A Big Day for Open Access, But More Work Remains

Via BoingBoing comes news of another big crop of United States Court of Appeals decisions being scanned and made publicly available by public.resource.org. They are scanning the entire Federal Reporter (First Series), which includes late-19th and early-20th century United States case law. Enormous PDFs (and even more enormous TIFFs) of the scanned volumes are available here. A few of the volumes have been OCR’ed, with the rest to follow. The OCR text is much in need of cleanup, as this illustrative page shows. But public.resource.org has lots of experience at this, as you can see from what they’ve already accomplished with their scans of F.2d and F.3d.

The move from paper to digital is a daunting challenge, and one we should all be pleased to see farsighted organizations tackling. It’s a simple enough problem: Knowledge stored in books is available only to those with access to the physical medium in which the information is contained. Knowledge stored online is available anywhere. Books are pricey, but bits are free, or nearly so. The staggering quantity of paper documents that don’t exist at all in digital form (including, as of last year, 99.94% of the textual holdings in the Library of Congress) is an impediment to learning. Projects that do something, anything, to bring formerly print-only information into the digital age surely deserve applause for that reason alone.

So it feels a little churlish to point out one of the shortcomings of public.resource.org‘s Federal Reporter scans. The scanning process produces graphic files (enormous graphic files, at that) which can be OCR’ed and turned into error-filled text, which can in turn be cleaned up and turned into error-free text. But what’s missing at the end of that process is one of the strongest comparative advantages of information sharing in the digital world: hypertext.

Paging through public.resource.org‘s Federal Reporter database, I looked up an old opinion that I happened to have worked on while I was clerking many years ago. All the text seemed to be intact, but all the formatting was gone; no indented block quotes, no emphasis, section headings run together haphazardly with the surrounding body text. No big deal, of course — you’d lose that much or more just in converting to MS Word from WordPerfect, and the court’s reasoning is not affected — but it’s still a little sad to see that structural and contextual data lost in the OCR process.  But what really got me was the absence of hyperlinks from the court’s opinion to any of the other authorities cited therein — authorities that were, in many cases, contemporaneously digitized and put online by public.resource.org itself.

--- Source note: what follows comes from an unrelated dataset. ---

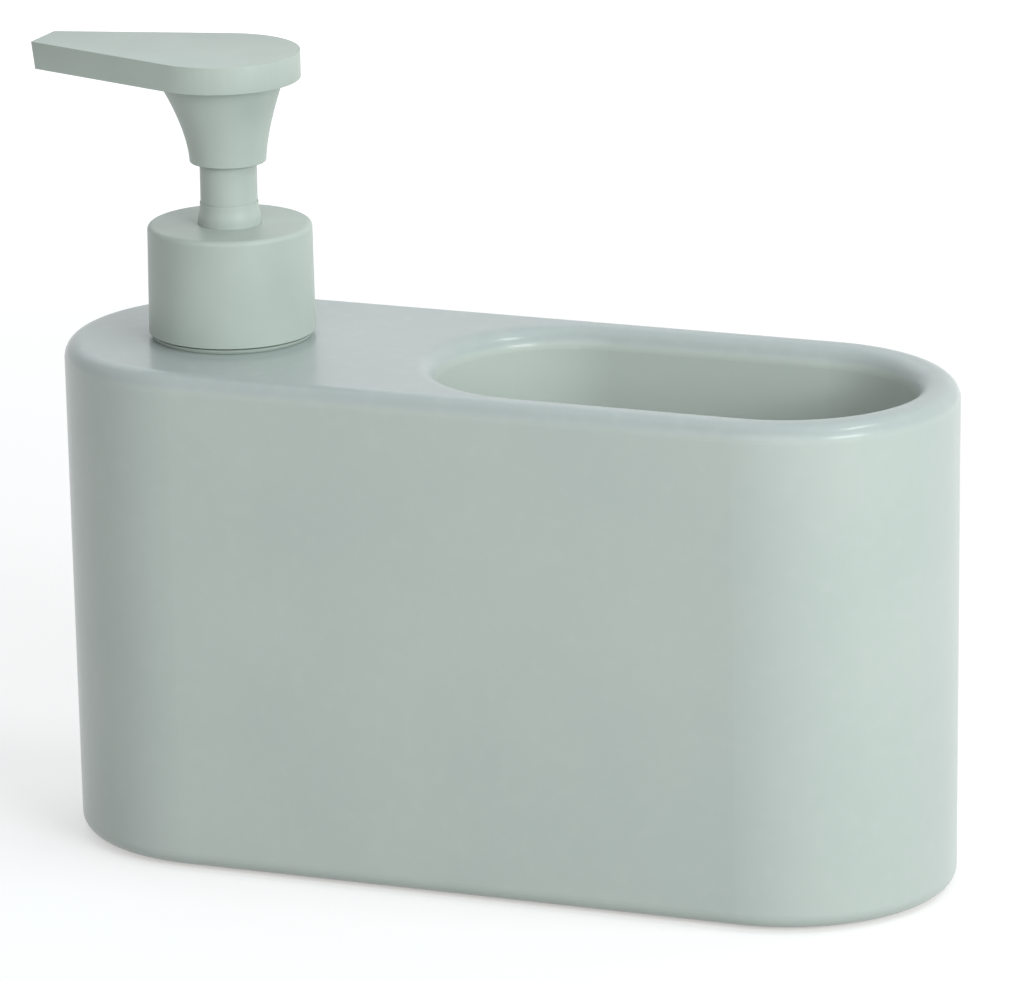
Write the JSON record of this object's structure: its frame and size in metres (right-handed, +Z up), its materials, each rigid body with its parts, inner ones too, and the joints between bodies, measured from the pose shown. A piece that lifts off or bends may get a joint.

My favorite feature on Wikipedia is the “What Links Here” tool — there it is, if you haven’t noticed, in the little Toolbox block along the left-hand side of the page. “What Links Here” reveals the often surprising contextual linkages among Wikipedia articles. Back-tracing the interrelationships among concepts on Wikipedia via “What Links Here” is frequently as illuminating and entertaining as the articles themselves.

The usefulness of such functionality for legal source materials ought to be self-evident — it should be a simple matter to see which cases have been linked to by which other cases; which cases have construed which provisions of which statutes; which cases have been reasonably faithfully followed by later courts and which have been scandalously misinterpreted; and so forth. But it’s not, because in moving from “flat” text on paper to “flat” text online, we’ve lost the contextual depth that the medium of hypertext provides when well used.

4 Responses to “A Big Day for Open Access, But More Work Remains”

  1. It is too bad that they don’t have hyperlinking – I think that is one of the most valuable things about researching on Westlaw or Lexis. At least they are getting stuff online, though!

    On another topic, I’d be really interested in anyone on this blog’s take on the “Spokeo” site that I just encountered today – if you go by their PR, it’s a great way to know everything your friends are doing online. If you go by my 5-10 minute experience with it, it’s a creepy stalker tool, an invasion of privacy, and unprecedented in the way it aggregates online content by any one person.

    I wrote about it in more detail here: http://foresthouse.livejournal.com/448242.html

    (Note: I’m not trying to plug my journal or anything – I am really, REALLY concerned about this, and since info privacy law on the internet isn’t my expertise, I think it would be very helpful if someone here who is more informed could blog about this from a legal perspective.)

  2. Altlaw (and others) are working on the hyperlinking and formatting part of the equation. Think of it as division of labor. :)

  3. Good point, Luis — that is, after all, one of the major points of Everything Is Miscellaneous, isn’t it? All the meta-info beyond the bare text can, and maybe should, be crowdsourced. Looking at AltLaw’s copy of the same case I referenced above, I see that they do indeed have hyperlinks to the S. Ct. and court of appeals opinions, although not to the U.S. Code (which is freely available online in multiple locations) or the cited provisions of the legislative history (which often, rather scandalously in my view, isn’t). Now can AltLaw just whip up a “What Links Here” button? Then we could really begin doing some actual research. :-)

  4. [...] These drawbacks aren’t universally shared. For an example of a government web site that gets it (mostly) right, have a look at the Supreme Court. The quill-pen set may not allow cameras in the courtroom, but they’ve created an online presence that other public agencies should envy, with downloadable transcripts dating back eight years and complete volumes of the U.S. Reports since 1991. There’s a strong bias in favor of the contemporary, as with most government-operated sites; it has typically fallen to outside groups like public.resource.org and AltLaw to bring older judicial records into the digital age. [...]